• **Task to complete**: Quote the lines exactly, starting with the line that contains "light is fitted." and ending with the line that contains "for node in", and leave out all other lines.

• **Input records**:
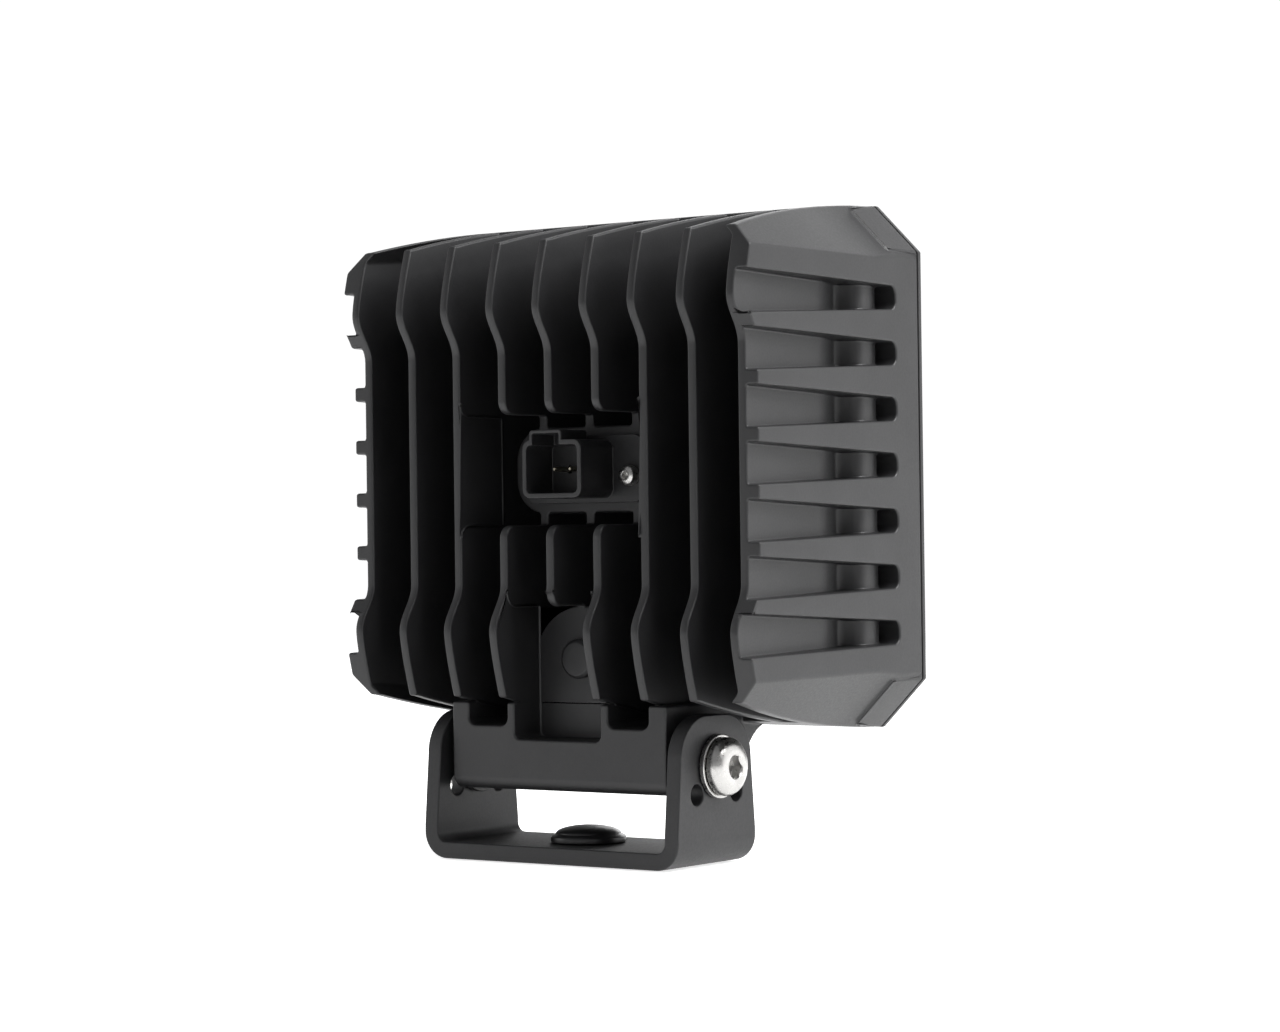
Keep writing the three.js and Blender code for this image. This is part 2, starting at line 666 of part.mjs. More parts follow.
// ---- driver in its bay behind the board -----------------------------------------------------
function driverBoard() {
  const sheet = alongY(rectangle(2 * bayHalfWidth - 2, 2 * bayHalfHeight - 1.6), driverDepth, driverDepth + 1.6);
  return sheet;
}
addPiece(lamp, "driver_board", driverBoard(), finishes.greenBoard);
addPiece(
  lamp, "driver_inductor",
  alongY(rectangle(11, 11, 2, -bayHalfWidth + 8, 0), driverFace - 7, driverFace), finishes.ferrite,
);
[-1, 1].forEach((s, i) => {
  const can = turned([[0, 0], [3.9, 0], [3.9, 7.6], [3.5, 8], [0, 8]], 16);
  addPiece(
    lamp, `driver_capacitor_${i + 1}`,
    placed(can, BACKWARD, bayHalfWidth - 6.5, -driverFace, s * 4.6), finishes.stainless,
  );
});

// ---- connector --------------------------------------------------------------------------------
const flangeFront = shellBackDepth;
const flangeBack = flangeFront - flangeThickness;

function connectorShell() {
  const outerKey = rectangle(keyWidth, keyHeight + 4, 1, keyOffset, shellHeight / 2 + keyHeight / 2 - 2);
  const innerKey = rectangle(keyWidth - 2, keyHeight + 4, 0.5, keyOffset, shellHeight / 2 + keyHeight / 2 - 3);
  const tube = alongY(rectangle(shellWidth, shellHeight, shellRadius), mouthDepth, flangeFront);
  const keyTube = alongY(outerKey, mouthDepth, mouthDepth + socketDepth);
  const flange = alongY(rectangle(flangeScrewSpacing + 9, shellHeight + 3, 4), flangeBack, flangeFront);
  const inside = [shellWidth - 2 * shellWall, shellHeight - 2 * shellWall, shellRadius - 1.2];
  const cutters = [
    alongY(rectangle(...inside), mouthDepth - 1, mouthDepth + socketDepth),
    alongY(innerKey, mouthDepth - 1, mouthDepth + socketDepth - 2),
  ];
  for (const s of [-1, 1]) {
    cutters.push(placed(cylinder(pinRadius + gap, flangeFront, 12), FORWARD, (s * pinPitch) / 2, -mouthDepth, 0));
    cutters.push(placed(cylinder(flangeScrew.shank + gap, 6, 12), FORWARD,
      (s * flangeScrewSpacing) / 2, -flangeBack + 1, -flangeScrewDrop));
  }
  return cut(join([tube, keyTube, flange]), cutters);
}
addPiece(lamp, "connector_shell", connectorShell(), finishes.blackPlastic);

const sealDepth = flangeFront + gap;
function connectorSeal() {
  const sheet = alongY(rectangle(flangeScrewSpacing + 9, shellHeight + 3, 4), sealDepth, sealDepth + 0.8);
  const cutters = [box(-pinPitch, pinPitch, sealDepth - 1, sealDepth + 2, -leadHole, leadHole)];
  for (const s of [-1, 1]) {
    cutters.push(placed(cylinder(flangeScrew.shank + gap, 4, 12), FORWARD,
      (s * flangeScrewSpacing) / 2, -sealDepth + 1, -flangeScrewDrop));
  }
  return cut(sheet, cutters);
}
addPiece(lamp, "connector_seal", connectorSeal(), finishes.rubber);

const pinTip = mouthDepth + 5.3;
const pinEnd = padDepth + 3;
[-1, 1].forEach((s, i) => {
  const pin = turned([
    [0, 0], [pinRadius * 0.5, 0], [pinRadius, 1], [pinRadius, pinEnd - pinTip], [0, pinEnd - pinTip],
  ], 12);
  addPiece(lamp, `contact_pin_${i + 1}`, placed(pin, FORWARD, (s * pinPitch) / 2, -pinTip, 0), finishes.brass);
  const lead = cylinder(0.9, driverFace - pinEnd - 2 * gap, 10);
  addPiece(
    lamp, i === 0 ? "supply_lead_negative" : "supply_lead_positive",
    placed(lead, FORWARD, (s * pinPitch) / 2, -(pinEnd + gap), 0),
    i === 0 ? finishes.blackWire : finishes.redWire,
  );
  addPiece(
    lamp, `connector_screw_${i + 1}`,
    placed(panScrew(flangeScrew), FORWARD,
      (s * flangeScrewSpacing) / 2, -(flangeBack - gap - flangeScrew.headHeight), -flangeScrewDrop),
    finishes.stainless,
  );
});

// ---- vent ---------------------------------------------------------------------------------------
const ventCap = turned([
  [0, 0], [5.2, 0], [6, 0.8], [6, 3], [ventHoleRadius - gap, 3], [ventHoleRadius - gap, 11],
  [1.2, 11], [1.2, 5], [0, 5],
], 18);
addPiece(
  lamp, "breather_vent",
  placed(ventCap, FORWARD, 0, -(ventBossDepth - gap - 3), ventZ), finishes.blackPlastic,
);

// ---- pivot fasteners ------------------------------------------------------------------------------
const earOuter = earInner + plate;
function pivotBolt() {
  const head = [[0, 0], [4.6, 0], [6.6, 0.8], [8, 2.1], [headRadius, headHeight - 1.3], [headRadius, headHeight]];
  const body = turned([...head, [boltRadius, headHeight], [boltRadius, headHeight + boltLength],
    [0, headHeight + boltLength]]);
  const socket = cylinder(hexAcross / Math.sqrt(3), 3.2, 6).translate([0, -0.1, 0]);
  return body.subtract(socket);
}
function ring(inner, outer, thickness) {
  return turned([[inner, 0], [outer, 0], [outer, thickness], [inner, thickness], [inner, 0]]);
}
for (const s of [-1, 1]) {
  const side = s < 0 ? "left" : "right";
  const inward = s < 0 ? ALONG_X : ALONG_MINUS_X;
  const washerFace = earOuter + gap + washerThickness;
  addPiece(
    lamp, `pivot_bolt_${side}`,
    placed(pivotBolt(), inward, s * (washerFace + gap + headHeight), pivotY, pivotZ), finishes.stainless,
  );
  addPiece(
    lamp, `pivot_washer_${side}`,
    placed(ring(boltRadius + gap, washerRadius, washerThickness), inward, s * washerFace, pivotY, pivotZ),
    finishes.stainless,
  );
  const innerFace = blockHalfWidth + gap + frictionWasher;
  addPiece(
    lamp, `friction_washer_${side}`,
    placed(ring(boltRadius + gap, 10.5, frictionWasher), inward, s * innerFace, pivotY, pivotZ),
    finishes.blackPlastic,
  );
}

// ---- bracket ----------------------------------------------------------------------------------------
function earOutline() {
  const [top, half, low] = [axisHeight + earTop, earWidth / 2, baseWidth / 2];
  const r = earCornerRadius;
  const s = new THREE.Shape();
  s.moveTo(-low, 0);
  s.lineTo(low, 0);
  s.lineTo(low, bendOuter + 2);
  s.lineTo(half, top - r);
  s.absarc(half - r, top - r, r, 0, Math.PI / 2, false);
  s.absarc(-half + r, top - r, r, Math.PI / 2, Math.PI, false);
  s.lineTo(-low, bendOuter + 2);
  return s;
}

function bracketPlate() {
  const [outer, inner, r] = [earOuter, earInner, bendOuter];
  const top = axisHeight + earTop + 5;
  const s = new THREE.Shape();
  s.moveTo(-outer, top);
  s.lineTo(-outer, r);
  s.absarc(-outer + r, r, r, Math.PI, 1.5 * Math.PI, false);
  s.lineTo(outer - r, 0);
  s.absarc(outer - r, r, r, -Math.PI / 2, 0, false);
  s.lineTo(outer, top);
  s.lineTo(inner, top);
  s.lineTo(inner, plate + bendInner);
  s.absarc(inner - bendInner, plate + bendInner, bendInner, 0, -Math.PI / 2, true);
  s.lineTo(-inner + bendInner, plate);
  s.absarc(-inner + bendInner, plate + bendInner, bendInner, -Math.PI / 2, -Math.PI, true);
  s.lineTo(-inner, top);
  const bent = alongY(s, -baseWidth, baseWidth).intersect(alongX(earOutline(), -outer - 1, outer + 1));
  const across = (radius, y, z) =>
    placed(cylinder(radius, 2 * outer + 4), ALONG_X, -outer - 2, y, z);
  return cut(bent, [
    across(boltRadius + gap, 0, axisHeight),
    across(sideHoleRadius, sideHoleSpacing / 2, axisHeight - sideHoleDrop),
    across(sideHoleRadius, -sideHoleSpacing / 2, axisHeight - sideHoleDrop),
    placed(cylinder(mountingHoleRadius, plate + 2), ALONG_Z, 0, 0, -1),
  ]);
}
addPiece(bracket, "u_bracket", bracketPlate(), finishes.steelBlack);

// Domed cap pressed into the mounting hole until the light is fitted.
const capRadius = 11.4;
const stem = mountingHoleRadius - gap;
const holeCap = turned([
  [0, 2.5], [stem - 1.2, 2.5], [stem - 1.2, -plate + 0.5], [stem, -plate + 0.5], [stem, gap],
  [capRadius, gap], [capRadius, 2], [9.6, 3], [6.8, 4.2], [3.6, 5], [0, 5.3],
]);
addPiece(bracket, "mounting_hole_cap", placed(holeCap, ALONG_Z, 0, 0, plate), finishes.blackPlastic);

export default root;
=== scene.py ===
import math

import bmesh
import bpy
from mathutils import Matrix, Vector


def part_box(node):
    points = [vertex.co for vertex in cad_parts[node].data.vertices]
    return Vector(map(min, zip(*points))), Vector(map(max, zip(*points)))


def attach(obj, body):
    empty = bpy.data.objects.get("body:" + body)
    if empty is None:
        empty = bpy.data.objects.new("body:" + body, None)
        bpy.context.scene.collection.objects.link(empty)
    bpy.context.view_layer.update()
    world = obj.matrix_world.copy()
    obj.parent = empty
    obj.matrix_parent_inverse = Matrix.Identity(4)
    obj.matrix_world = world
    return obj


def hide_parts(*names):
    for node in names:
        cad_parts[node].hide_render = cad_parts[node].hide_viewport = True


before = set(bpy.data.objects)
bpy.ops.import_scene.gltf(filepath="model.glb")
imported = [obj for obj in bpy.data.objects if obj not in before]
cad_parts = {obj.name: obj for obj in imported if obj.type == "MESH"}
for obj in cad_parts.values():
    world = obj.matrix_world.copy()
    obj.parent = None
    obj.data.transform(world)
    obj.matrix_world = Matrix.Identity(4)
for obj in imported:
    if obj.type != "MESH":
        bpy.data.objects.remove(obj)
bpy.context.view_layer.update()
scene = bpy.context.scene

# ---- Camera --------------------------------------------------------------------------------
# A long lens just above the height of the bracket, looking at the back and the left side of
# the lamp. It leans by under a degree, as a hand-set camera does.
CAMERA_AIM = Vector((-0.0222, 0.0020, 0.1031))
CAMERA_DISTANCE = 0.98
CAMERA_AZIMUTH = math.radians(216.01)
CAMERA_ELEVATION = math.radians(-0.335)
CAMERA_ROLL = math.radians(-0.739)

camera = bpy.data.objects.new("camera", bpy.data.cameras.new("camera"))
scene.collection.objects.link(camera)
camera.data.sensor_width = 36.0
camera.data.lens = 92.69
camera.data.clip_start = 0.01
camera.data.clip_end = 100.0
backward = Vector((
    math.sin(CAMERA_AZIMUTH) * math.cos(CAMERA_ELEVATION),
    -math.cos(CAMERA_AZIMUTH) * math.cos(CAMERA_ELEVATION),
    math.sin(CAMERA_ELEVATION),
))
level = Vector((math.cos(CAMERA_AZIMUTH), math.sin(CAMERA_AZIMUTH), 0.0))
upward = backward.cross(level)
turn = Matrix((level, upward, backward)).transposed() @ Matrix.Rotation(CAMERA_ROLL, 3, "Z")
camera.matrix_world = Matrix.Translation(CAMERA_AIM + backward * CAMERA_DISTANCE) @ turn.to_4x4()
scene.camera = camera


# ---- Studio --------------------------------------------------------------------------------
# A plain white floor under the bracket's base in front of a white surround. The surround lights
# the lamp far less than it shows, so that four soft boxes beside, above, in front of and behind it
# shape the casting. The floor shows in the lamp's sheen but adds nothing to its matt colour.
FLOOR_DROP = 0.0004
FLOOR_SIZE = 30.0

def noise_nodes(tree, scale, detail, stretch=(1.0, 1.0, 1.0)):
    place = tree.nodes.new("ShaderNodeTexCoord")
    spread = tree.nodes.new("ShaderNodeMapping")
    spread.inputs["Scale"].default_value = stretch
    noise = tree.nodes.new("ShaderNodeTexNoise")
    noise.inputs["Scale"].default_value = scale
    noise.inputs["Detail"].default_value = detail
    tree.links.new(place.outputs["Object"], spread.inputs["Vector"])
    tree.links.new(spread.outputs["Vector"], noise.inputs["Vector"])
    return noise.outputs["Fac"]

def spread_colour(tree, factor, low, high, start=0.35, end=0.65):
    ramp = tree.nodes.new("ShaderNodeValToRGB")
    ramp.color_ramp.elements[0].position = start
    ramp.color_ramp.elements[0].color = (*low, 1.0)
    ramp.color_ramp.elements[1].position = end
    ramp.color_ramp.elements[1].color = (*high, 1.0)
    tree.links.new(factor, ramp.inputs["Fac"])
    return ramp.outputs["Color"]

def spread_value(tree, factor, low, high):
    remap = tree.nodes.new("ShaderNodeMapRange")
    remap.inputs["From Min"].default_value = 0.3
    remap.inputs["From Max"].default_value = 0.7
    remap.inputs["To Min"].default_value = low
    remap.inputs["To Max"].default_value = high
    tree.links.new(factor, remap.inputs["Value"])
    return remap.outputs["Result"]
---
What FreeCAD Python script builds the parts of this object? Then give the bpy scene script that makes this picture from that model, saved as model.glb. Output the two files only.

• **Result of this exercise**:
// Domed cap pressed into the mounting hole until the light is fitted.
const capRadius = 11.4;
const stem = mountingHoleRadius - gap;
const holeCap = turned([
  [0, 2.5], [stem - 1.2, 2.5], [stem - 1.2, -plate + 0.5], [stem, -plate + 0.5], [stem, gap],
  [capRadius, gap], [capRadius, 2], [9.6, 3], [6.8, 4.2], [3.6, 5], [0, 5.3],
]);
addPiece(bracket, "mounting_hole_cap", placed(holeCap, ALONG_Z, 0, 0, plate), finishes.blackPlastic);

export default root;
=== scene.py ===
import math

import bmesh
import bpy
from mathutils import Matrix, Vector


def part_box(node):
    points = [vertex.co for vertex in cad_parts[node].data.vertices]
    return Vector(map(min, zip(*points))), Vector(map(max, zip(*points)))


def attach(obj, body):
    empty = bpy.data.objects.get("body:" + body)
    if empty is None:
        empty = bpy.data.objects.new("body:" + body, None)
        bpy.context.scene.collection.objects.link(empty)
    bpy.context.view_layer.update()
    world = obj.matrix_world.copy()
    obj.parent = empty
    obj.matrix_parent_inverse = Matrix.Identity(4)
    obj.matrix_world = world
    return obj


def hide_parts(*names):
    for node in names:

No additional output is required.